The first section of the southern part of the Hakubi Line, named the Hakubinan Line (伯備南線), was opened on 17 February 1925, between Shisawa (now Gōkei) and Kurashiki. The southern section was gradually extended north, extending to Bitchū-Kawamo on 31 July 1927, with connection between the north and south sections being made on 25 October 1928, from which date the entire line was named the Hakubi Line.

The Kiyone to Bitchu-Takahashi section was double-tracked between 1968 and 1973, with the Kurashiki to Kiyone and Niimi to Nunohara sections being double-tracked in 1979, and the Ishiga to Ikuta section double-tracked between 1982 and 1983 in conjunction with a realignment which shortened the route by 1.2 km. CTC signalling was commissioned on the entire line in 1972, and the Kurashiki to Hokidaisen section was electrified in 1982.

===Timeline===
- 10 August 1919: The Hakubi North Line opens between Hōki-Mizoguchi and Hōki-Daisen Stations.
- 25 March 1922: The Hakubi North Line opens between Hōki-Mizoguchi and Ebi Stations.
- 30 July 1922: The Hakubi North Line opens between Ebi and Neu Stations.
- 10 November 1922: The Hakubi North Line opens between Neu and Kurosaka Stations.
- 28 November 1923: The Hakubi North Line opens between Kurosaka and Shōyama Stations.
- 6 December 1924: The Hakubi North Line opens between Shōyama and Kami-Iwami Stations.

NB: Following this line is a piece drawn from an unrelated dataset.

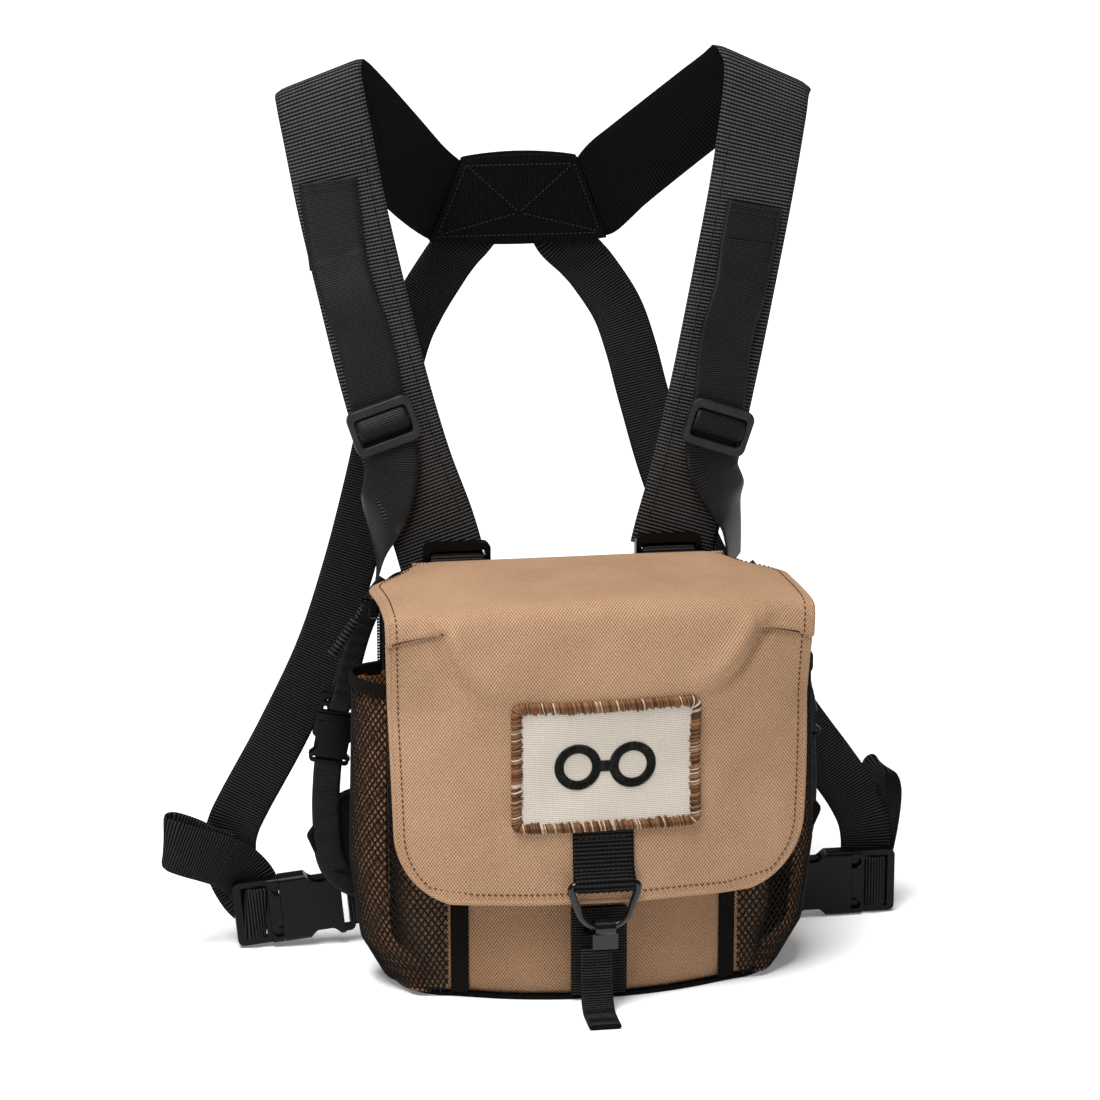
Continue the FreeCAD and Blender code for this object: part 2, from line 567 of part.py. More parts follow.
LOWER_RIGHT = [
    ((10, 148.8, 331), (0.93, 0, 0.35)), ((14, 149.6, 319), (0.93, 0, 0.37)),
    ((24, 149.0, 309), (0.91, 0, 0.40)), ((31.5, 146.5, 300), (0.90, 0, 0.42)),
    ((41.3, 141, 284), (0.94, 0, 0.33)),
    ((46.8, 133, 266), (0.96, 0, 0.25)), ((52, 124, 242), (0.98, 0, 0.19)),
    ((61, 110, 206), (0.95, 0, 0.31)), ((76, 95, 167), (0.90, 0, 0.43)),
    ((97, 82, 128), (0.84, 0, 0.54)), ((116, 74, 96), (0.79, 0, 0.61)),
    ((134, 66, 70), (0.82, 0, 0.57))]


def build_straps():
    save("shoulder_strap_left", band(STRAP_LEFT, STRAP_WIDTH, STRAP_THICK))
    save("shoulder_strap_right", band(STRAP_RIGHT, STRAP_WIDTH, STRAP_THICK))
    save("lower_strap_left", band(LOWER_LEFT, WEBBING, WEB_THICK))
    save("lower_strap_right", band(LOWER_RIGHT, WEBBING, WEB_THICK))

    sleeve_left = band([((-107.8, 52.3, 362), (-0.98, 0, -0.19)),
                        ((-103.6, 51.3, 323), (-0.975, 0, -0.2))], WEBBING, WEB_THICK, 1)
    sleeve_right = band([((91.2, 60.9, 345), (0.98, 0, -0.19)),
                         ((85.0, 58.0, 317), (0.97, 0, -0.22))], WEBBING, WEB_THICK, 1)
    save("strap_sleeves", sleeve_left, sleeve_right)


def build_adjusters():
    """Adjuster webbing from each sleeve, straight behind its slider, then twisting."""
    left = [((-102.5, 48.8, 320), (-0.97, 0, -0.24)), ((-92.6, 48.6, 294), (-0.95, 0, -0.30)),
            ((-87.6, 48.4, 264), (-0.95, 0, -0.32)), ((-84.3, 48.4, 250), (-0.95, 0, -0.32)),
            ((-80.5, 48.4, 236), (-0.95, 0, -0.32)), ((-79.5, 46.6, 219), (-0.95, 0.2, -0.2)),
            ((-82.0, 47.0, 204), (-0.86, 0.5, 0)), ((-86.6, 52.0, 190), (-0.60, 0.80, 0)),
            ((-86.6, 54.6, 177), (-0.36, 0.93, 0))]
    right = [((84.2, 55.2, 315), (0.97, 0, -0.24)), ((76.6, 52.2, 288), (0.95, 0, -0.30)),
             ((73.6, 49.4, 258), (0.95, 0, -0.32)), ((71.2, 49.2, 243.7), (0.95, 0, -0.32)),
             ((69.6, 49.0, 229), (0.95, 0, -0.32)), ((73.0, 45.6, 215), (0.92, 0.34, -0.2)),
             ((76.8, 48.6, 202), (0.82, 0.57, 0)), ((82.0, 53.0, 188), (0.62, 0.78, 0)),
             ((82.5, 54.0, 177), (0.60, 0.80, 0))]
    save("adjuster_webbing_left", band(left, WEBBING, WEB_THICK))
    save("adjuster_webbing_right", band(right, WEBBING, WEB_THICK))


def build_sliders():
    """Tri-glide sliders: a rounded frame with a centre bar set back in it."""
    long, tall, bar, deep = 31.0, 22.0, 4.2, 3.4
    upright = parallel_to(V(0, 1, 0))
    frame = rounded(box(-long / 2, long / 2, -deep, 0, -tall / 2, tall / 2), 4.5, upright)
    window = box(-long / 2 + bar - 1.2, long / 2 - bar + 1.2, -9, 9, -tall / 2 + bar, tall / 2 - bar)
    frame = frame.cut(rounded(window, 2, upright))
    frame = frame.makeFillet(0.7, [e for e in frame.Edges if e.CenterOfMass.y < -deep + 0.1])
    frame = frame.fuse(rod(1.3, V(-long / 2 + 2, -1.4, 0), V(long / 2 - 2, -1.4, 0)))
    for side, x, y, z, tilt in (("left", -84.6, 47.0, 250.0, -18.5), ("right", 71.6, 47.6, 243.7, 18.5)):
        placed = frame.copy()
        placed.rotate(V(0, 0, 0), V(0, 1, 0), tilt)
        placed.translate(V(x, y, z))
        save("slider_" + side, placed)


def build_yoke():
    """Two stitched layers that hold the shoulder straps between them."""
    top, bottom, high, low = 27.8, 43.2, 20.5, -20.0
    edges = [
        Part.Arc(V(-top, 0, high), V(0, 0, high + 2.2), V(top, 0, high)).toShape(),
        Part.makeLine(V(top, 0, high), V(bottom, 0, low)),
        Part.Arc(V(bottom, 0, low), V(0, 0, low - 1.8), V(-bottom, 0, low)).toShape(),
        Part.makeLine(V(-bottom, 0, low), V(-top, 0, high)),
    ]
    plate = prism(Part.Wire(edges), V(0, 1.5, 0))
    layers = []
    for offset in (-3.2, 1.7):
        layer = plate.copy()
        layer.translate(V(0, offset, 0))
        layer.rotate(V(0, 0, 0), V(1, 0, 0), 6.9)
        layer.translate(V(-6.7, 142.5, 338.5))
        layers.append(layer)
    save("yoke", *layers)


def flat_turn(centre_x, centre_z, radius, start, end, y_start, y_end):
    """Stations of webbing that turns in its own plane, from one polar angle to another."""
    made = []
    for k in range(5):
        angle = math.radians(start + (end - start) * k / 4)
        across = (math.cos(angle), 0, math.sin(angle))
        y = y_start + (y_end - y_start) * k / 4
        made.append(((centre_x + radius * across[0], y, centre_z + radius * across[2]), across))
    return made


def build_strap_ends():
    """The last flexible stretch of each lower strap and its folded tail."""
    feed = band([((-153.6, 57.6, 66.0), (-0.81, 0, 0.58))]
                + flat_turn(-158.6, 34.5, 17.0, 144, 275, 57.0, 55.4)
                + [((-150.5, 55.4, 18.3), (0.09, 0, -1))], WEBBING, WEB_THICK)
    tail = band([((-150, 47.3, 17.2), (0, 0, 1)), ((-157.5, 46.6, 18.4), (0, 0, 1)),
                 ((-164, 45.0, 25), (0.1, 0, 1)), ((-170, 43.6, 35), (0.15, 0, 0.98)),
                 ((-177, 42.8, 45), (0.15, 0, 0.98)), ((-184, 43.2, 51), (0.15, 0, 0.98)),
                 ((-188.5, 47.2, 53.5), (0.15, 0, 0.98)), ((-185, 51.6, 53.5), (0.15, 0, 0.98)),
                 ((-177, 51.2, 48), (0.15, 0, 0.98)), ((-169, 48.6, 38), (0.15, 0, 0.98))],
                WEBBING, WEB_THICK)
    save("strap_end_left", feed, tail)
    feed = band([((136.0, 65.4, 67.2), (0.82, 0, 0.57))]
                + flat_turn(153.0, 30.2, 13.8, 55, -90, 59.5, 55.6), WEBBING, WEB_THICK)
    tail = band([((152, 47.5, 16.3), (0, 0, 1)), ((163, 47.2, 20), (-0.2, 0, 0.98)),
                 ((168.5, 47.2, 36), (-0.95, 0, 0.3)), ((167.5, 48.5, 53), (-1, 0, 0)),
                 ((165.5, 52.5, 61), (-1, 0, 0)), ((163, 55.8, 54), (-1, 0, 0)),
                 ((160, 56.5, 46), (-1, 0, 0))], 12.0, WEB_THICK)
    save("strap_end_right", feed, tail)


build_bag()
build_pockets()
build_lid()
build_closure()
build_zip()
build_buckles()
build_tethers()
build_wings()
build_straps()
build_adjusters()
build_sliders()
build_yoke()
build_strap_ends()
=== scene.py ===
"""Looks of the binocular harness pack: cloth, webbing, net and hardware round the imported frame.

Lengths in this script are millimetres, in the frame of the CAD model; piece() turns them to metres.
"""
import math

import bmesh
import bpy
import numpy as np
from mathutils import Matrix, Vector, noise


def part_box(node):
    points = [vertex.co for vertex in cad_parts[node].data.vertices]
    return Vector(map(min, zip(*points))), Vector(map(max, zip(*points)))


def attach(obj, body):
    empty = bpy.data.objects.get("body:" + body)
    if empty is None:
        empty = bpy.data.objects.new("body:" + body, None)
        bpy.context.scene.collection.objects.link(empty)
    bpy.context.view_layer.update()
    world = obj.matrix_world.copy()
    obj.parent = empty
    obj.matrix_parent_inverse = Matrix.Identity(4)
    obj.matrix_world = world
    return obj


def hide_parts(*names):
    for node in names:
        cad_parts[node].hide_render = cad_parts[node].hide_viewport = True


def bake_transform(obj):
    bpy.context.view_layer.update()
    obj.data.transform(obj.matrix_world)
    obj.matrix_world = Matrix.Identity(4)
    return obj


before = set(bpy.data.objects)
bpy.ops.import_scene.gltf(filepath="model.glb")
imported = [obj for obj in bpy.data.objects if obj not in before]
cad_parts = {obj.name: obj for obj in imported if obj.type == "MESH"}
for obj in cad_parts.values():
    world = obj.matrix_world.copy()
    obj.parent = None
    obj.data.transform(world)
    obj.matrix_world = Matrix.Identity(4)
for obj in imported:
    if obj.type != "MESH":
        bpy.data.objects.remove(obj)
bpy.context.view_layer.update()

MM = 0.001


def node_box(node):
    """Lowest and highest corner of a CAD node, in millimetres."""
    low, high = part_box(node)
    return np.array(low) / MM, np.array(high) / MM


PACK_LOW, PACK_HIGH = node_box("back_panel")
HALF = PACK_HIGH[0]                          # half the bag's width
BACK_Y = PACK_HIGH[1]                        # rear face of the back panel
BAG_TOP = node_box("front_panel")[1][2]
BAG_FRONT = node_box("base_panel")[0][1]
LID_TOP_Z = node_box("lid_top")[1][2]
LID_HALF = node_box("lid_top")[1][0]
LID_BOTTOM = node_box("lid_binding")[0][2]
PATCH_LOW, PATCH_HIGH = node_box("patch")
STRAP_WIDTH, WEBBING = 40.0, 25.0
SEAM_X, SEAM_Y = 62.0, -29.0                 # where the front panel meets the sides
SIDES = ((-1, "left"), (1, "right"))
X, NORTH = (1, 0, 0), np.array([0.0, 1.0, 0.0])


# ---------------------------------------------------------------- vectors and curves
def unit(v):
    v = np.asarray(v, float)
    return v / np.maximum(np.linalg.norm(v, axis=-1, keepdims=True), 1e-9)


def ease(x):
    """0 below 0, 1 above 1, smooth between."""
    x = np.clip(x, 0.0, 1.0)
    return x * x * (3 - 2 * x)


def through(points, per_span=24):
    """Dense smooth curve through the points (Catmull-Rom), in any number of dimensions."""
    rows = np.asarray(points, float)
    rows = np.vstack([2 * rows[0] - rows[1], rows, 2 * rows[-1] - rows[-2]])
    t = np.linspace(0, 1, per_span, endpoint=False)[:, None]
    spans = [0.5 * (2 * b + (c - a) * t + (2 * a - 5 * b + 4 * c - d) * t ** 2
                    + (3 * b - a - 3 * c + d) * t ** 3)
             for a, b, c, d in zip(rows, rows[1:], rows[2:], rows[3:])]
    return np.vstack(spans + [rows[-2:-1]])


def evenly(dense, step, dims=3):
    """Resamples a dense curve at an even step of its first dims dimensions."""
    runs = np.linalg.norm(np.diff(dense[:, :dims], axis=0), axis=1)
    run = np.concatenate([[0], np.cumsum(runs)])
    at = np.linspace(0, run[-1], max(int(round(run[-1] / step)), 2) + 1)
    return at, np.stack([np.interp(at, run, dense[:, k]) for k in range(dense.shape[1])], 1)


def arc_through(a, b, c, count):
    """Points on the circle through three plan points, from a to c."""
    (ax, ay), (bx, by), (cx, cy) = a, b, c
    d = 2 * (ax * (by - cy) + bx * (cy - ay) + cx * (ay - by))
    aa, bb, cc = ax * ax + ay * ay, bx * bx + by * by, cx * cx + cy * cy
    mid = ((aa * (by - cy) + bb * (cy - ay) + cc * (ay - by)) / d,
           (aa * (cx - bx) + bb * (ax - cx) + cc * (bx - ax)) / d)
    start = math.atan2(ay - mid[1], ax - mid[0])
    turn = math.atan2(cy - mid[1], cx - mid[0]) - start
    middle = (math.atan2(by - mid[1], bx - mid[0]) - start) % (2 * math.pi)
    turn %= 2 * math.pi
    if middle > turn:
        turn -= 2 * math.pi
    radius = math.hypot(ax - mid[0], ay - mid[1])
    angles = start + turn * np.linspace(0, 1, count)
    return np.stack([mid[0] + radius * np.cos(angles), mid[1] + radius * np.sin(angles)], 1)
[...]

- 17 February 1925: The Hakubi South Line opens between Kurashiki and Shisawa Station (now Gōkei Station).
- 1 April 1925: The Hakubi North Line opens at Kamisuge Station.
- 17 May 1925: The Hakubi South Line opens between Shisawa and Minagi Stations.
- 20 June 1926: The Hakubi South Line opens between Minagi and Kinoyama Stations.
- 1 December 1926: The Habuki North Line opens between Kami-Iwami and Ashidachi Stations.
- 31 July 1927: The Hakubi South Line opens between Kinoyama and Bitchū-Kawamo Stations.
- 25 October 1928: Service starts between Bitchū-Kawamo and Ashidachi stations. The line is completed and renamed the Hakubi Line.